The National Assembly has approved several measures to help national flag carrier Vietnam Airlines overcome financial impacts of Covid-19.
A parliamentary resolution passed Tuesday allows the State Bank of Vietnam to refinance and offer loan extensions no more than two times to banks that would lend Vietnam Airlines additional capital for the company to continue its operations.
The carrier will also be allowed to sell more shares to existing shareholders to increase its charter capital in accordance with the Law on Securities, but is exempt from the condition that its business being profitable in the year prior to the offering.
The State Capital Investment Corporation (SCIC), a state-owned holding company, will act on behalf of the government to purchase Vietnam Airlines shares.
The NA has asked for strict inspection and auditing of the measures when they are carried out. It has also asked Vietnam Airlines to continue building its own solutions for reducing losses and taking care of its employees in the context of the pandemic continuing to develop in complicated ways.
Vietnam Airlines has sent 14 reports to relevant state agencies and met with government representatives several times, seeking assistance in tackling financial problems posed by the pandemic.
The carrier has suggested the government grants it a relief package of VND12 trillion ($518.53 million), including options for refinancing and raising its charter capital.
It reported a loss of VND10.75 trillion ($464 million) for January-September, during which its revenues fell 58.3 percent year on year to VND23.9 trillion.

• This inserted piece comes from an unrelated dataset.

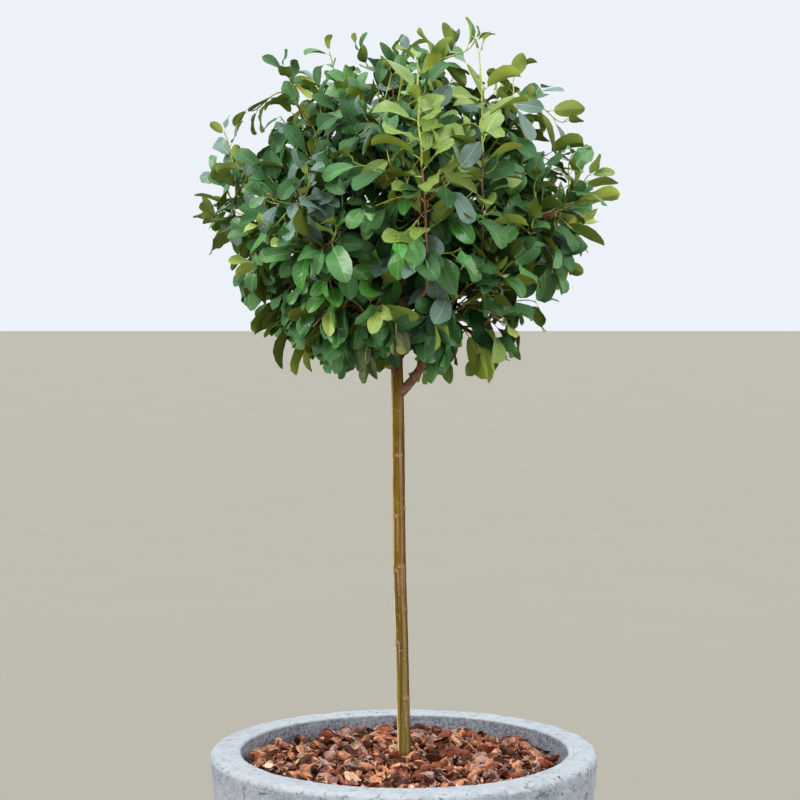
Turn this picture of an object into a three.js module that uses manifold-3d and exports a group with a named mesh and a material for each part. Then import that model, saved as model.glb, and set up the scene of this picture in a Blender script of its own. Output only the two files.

It transported 10.2 million passengers during the nine months, down 41.2 percent year-on-year.
The airline has blamed its plight on the pandemic’s impacts. It has cut sales, financial and management expenses, reduced salaries of pilots and flight attendants. It has also increased operations of repatriation flights.
The carrier’s third quarter revenues fell 68 percent year-on-year after the second Covid-19 outbreak hit the country late July. The third quarter is usually the highest revenue earner of the year as schools close and summer travel peaks. The second outbreak forced the carrier to cancel 22 new domestic routes during the peak period.
Vietnam Airlines currently operates more than 60 domestic routes with an average of 300 flights per day. It has resumed one-way flights to Japan and plans to reopen routes soon to mainland China, Taiwan, Laos and Cambodia.
The airline has estimated this year’s total loss at around VND15.2 trillion on revenues of VND55.7 trillion.